Lillian Gorman is an Assistant Professor and Director of Spanish for Heritage Learners at the University of Arizona. Her research agenda is committed to engaging Latino/a cultural studies with sociolinguistics, and her research interests focus on issues of language and identity within U.S. Latino/a communities and U.S. Latino/a popular culture in the southwest and Chicago. 

“The Transcultural Flows of Bachata in Mexican Chicago: U.S. Latino/a Identity, Popular Music, and Latinidad”
“The Transcultural Flows of Bachata in Mexican Chicago: U.S. Latino/a Identity, Popular Music, and Latinidad” centers on Prince Royce's 2012 chart-topping single “Incondicional," the most-played bachata single of the summer in Chicago. Gorman suggests that Prince Royce’s use of Mexican musical forms throughout his Dominican bachata was not simply an experimental mixing of musical genres, but rather a certain transculturative response to bachata’s massive appeal and strong presence within U.S. Latino communities with large Mexican populations such as Chicago. She asserts that bachata’s popularity is not necessarily based on shared affinities and identities between Mexicans and Dominicans based on transnational origins, but instead bachata provides a space for moments of Latinidad centered on a shared sense of a U.S. Latino/a hybridity. Gorman proposes that bachata circuluates throughout Chicago within a process of “transcultural flows” in which cultural identities, language, and popular music are continuously involved in a re-organization of the local. Essentially, bachata is refashioned as a local Chicago musical form. In this presentation, she analyzes the voices that emerge from focus-group interviews and online surveys with college-aged Chicago Latinos of mostly Mexican descent, as well as analysis of radio airplay of bachata in Chicago from the period between 2010-2012. Her findings highlight the ways in which U.S. Mexicans in Chicago embrace the genre largely due to the linguistic and cultural hybridity present within bachata produced by U.S. Latino artists.
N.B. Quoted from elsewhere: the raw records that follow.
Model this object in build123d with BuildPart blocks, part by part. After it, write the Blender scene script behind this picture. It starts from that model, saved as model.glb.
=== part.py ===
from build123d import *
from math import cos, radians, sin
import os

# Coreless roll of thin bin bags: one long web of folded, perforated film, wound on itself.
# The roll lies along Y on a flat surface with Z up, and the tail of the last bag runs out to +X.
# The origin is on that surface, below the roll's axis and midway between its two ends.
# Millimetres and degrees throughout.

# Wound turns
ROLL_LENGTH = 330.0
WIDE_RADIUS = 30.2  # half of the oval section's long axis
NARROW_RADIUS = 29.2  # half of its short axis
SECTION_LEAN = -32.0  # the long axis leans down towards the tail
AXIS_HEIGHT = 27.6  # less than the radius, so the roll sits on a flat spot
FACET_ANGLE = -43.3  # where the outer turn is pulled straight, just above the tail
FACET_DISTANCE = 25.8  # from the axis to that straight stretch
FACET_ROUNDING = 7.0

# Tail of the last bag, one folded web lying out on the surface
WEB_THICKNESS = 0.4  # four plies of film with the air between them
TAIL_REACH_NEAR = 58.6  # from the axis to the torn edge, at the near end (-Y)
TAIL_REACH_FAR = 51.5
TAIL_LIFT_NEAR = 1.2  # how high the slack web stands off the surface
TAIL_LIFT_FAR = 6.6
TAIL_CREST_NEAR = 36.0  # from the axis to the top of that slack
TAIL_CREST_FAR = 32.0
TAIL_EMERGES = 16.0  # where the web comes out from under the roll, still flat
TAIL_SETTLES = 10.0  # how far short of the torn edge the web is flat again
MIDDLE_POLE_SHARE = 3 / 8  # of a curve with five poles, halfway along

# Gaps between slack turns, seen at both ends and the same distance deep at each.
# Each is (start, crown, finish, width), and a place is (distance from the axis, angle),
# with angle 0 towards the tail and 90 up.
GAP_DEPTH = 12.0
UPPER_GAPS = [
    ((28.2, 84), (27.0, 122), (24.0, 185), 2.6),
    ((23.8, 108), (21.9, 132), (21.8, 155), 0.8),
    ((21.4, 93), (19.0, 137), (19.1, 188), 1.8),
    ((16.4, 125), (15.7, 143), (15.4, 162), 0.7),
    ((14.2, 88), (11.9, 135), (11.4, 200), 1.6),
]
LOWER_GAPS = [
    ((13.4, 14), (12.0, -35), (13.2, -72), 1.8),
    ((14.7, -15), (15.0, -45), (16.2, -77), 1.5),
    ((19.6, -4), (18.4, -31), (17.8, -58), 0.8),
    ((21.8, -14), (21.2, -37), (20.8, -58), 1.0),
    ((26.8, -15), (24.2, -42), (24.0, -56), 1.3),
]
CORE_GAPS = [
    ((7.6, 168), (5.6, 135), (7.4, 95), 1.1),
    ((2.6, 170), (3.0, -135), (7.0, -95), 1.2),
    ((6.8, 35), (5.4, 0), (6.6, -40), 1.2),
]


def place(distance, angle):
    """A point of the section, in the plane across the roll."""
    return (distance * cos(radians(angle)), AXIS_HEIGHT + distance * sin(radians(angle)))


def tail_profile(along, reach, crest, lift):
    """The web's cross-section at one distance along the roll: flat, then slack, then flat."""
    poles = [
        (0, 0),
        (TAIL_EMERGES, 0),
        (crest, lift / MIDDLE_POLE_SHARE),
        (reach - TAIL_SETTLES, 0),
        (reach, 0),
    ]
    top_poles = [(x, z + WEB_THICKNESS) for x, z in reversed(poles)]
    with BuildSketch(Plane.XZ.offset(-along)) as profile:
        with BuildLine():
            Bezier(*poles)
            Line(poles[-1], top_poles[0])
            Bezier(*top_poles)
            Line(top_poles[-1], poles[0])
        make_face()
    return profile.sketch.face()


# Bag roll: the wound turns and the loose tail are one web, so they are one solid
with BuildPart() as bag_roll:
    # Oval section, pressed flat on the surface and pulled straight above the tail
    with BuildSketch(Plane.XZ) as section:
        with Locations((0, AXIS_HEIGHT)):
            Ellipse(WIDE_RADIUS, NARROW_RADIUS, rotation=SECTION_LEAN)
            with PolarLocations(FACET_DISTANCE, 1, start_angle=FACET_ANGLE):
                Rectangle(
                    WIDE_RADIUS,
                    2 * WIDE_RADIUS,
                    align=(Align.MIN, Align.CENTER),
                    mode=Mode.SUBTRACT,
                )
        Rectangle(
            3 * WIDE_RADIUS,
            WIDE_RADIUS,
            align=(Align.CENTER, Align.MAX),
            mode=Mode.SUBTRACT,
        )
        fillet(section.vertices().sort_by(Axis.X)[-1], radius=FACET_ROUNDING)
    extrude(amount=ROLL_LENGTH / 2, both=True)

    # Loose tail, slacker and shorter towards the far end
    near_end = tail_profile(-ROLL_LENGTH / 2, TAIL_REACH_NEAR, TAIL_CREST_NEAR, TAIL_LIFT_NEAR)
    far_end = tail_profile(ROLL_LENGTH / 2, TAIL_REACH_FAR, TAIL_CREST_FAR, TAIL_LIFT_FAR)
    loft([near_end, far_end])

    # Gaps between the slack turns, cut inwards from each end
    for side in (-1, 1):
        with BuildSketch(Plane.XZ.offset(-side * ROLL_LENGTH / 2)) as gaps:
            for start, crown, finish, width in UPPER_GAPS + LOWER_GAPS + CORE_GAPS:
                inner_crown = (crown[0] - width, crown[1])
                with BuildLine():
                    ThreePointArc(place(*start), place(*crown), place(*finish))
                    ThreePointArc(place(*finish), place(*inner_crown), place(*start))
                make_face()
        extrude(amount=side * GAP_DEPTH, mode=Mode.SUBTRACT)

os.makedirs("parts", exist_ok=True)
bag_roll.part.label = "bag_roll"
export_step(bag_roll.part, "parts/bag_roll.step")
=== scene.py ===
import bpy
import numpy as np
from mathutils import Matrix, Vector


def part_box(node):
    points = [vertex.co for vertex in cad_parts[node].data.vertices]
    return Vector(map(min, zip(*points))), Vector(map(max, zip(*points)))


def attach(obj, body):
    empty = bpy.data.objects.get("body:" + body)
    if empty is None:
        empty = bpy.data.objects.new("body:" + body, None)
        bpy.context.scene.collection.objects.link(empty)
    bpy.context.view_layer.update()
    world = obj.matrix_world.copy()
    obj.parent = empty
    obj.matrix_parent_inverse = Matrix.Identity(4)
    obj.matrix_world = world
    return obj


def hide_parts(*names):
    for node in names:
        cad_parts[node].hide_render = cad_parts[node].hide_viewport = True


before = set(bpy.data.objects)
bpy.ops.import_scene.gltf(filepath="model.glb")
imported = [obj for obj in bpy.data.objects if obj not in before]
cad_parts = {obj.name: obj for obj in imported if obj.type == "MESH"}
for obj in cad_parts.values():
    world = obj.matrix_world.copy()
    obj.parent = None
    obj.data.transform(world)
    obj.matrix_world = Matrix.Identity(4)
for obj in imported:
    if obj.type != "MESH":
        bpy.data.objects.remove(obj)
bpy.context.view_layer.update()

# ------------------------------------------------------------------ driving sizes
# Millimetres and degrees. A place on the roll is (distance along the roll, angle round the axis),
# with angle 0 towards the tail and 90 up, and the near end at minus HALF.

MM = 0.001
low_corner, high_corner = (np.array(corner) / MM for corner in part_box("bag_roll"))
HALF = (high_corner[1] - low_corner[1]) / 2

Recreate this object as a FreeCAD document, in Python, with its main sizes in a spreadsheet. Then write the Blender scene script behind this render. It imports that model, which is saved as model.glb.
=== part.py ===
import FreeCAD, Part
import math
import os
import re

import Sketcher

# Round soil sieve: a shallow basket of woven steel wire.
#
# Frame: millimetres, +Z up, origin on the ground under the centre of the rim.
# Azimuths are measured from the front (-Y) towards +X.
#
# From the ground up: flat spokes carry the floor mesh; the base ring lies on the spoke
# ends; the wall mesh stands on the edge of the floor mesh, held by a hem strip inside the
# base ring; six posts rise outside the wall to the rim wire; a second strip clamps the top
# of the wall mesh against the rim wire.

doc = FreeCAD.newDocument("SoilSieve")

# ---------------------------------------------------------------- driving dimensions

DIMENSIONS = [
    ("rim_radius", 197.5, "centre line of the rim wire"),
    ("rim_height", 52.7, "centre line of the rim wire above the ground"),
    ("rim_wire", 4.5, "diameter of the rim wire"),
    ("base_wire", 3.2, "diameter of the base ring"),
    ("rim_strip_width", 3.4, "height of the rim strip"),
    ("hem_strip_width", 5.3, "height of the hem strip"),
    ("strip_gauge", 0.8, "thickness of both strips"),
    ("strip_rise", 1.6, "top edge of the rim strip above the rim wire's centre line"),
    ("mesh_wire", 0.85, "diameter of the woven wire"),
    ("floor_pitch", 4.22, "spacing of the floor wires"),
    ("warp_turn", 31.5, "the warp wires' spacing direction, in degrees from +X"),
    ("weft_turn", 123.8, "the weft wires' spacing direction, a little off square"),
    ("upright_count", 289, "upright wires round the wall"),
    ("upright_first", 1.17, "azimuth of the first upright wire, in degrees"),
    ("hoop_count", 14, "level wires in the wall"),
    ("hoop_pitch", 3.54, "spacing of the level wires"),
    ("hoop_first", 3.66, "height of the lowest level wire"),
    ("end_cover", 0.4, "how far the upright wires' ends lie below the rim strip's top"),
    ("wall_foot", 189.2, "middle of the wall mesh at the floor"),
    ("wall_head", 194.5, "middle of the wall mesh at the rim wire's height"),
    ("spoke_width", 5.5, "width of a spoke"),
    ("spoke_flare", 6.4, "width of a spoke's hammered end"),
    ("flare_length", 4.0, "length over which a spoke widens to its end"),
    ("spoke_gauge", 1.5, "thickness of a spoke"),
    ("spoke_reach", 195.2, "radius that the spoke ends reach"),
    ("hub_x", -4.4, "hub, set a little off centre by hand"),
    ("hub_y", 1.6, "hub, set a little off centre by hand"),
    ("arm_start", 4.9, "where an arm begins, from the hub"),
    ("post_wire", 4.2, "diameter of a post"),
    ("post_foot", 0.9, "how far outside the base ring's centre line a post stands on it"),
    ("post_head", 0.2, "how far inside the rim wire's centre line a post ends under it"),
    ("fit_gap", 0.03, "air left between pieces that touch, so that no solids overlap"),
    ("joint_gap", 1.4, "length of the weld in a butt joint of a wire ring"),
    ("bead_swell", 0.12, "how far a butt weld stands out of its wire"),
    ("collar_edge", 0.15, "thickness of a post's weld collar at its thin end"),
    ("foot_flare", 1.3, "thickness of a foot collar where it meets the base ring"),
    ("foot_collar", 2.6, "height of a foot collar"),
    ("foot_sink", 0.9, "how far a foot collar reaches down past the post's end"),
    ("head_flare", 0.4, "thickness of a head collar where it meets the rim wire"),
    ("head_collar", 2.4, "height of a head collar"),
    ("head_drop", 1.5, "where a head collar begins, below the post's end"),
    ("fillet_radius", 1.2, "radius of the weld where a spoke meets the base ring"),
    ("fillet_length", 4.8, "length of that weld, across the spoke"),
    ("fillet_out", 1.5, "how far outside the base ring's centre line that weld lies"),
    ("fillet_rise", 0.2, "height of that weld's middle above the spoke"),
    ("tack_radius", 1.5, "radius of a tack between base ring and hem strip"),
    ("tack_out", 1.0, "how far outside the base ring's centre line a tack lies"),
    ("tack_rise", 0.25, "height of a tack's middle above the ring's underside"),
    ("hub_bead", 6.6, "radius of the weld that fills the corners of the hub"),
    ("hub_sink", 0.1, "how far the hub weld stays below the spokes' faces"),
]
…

Ultimately, this hybridity underscores a resignification and a localization of bachata as a U.S. Latino musical voice embodying the histories and linguistic practices of U.S. Latinos nationwide and relocating reference points for U.S. Latino identity from national origin to local spaces. 

“Sentimiento Vocal to Fan Voces"
The interdisciplinary presentations on this panel approach the concept of musical voices in Latina/o popular music from the perspective of Media and Cultural Studies.  The panelists' methodologies, which range from textual/sonic analysis to focus groups to online audience studies, highlight their broad and diverse conceptualizations of musical voices.  Posited as a site of fan as well as performer agency, each presentation investigates the unique manner in which the voice complicates our understanding of Latina/o identity (or Latinidad) through the lenses of ethno-racial identity, gender, language, and nation.  Ultimately, the presentations on this panel challenge the parameters of "voice" in U.S. popular music, seeking instead to shift our focus to the transnational, transcultural voces that define popular musical performance and consumption for millions across the hemisphere.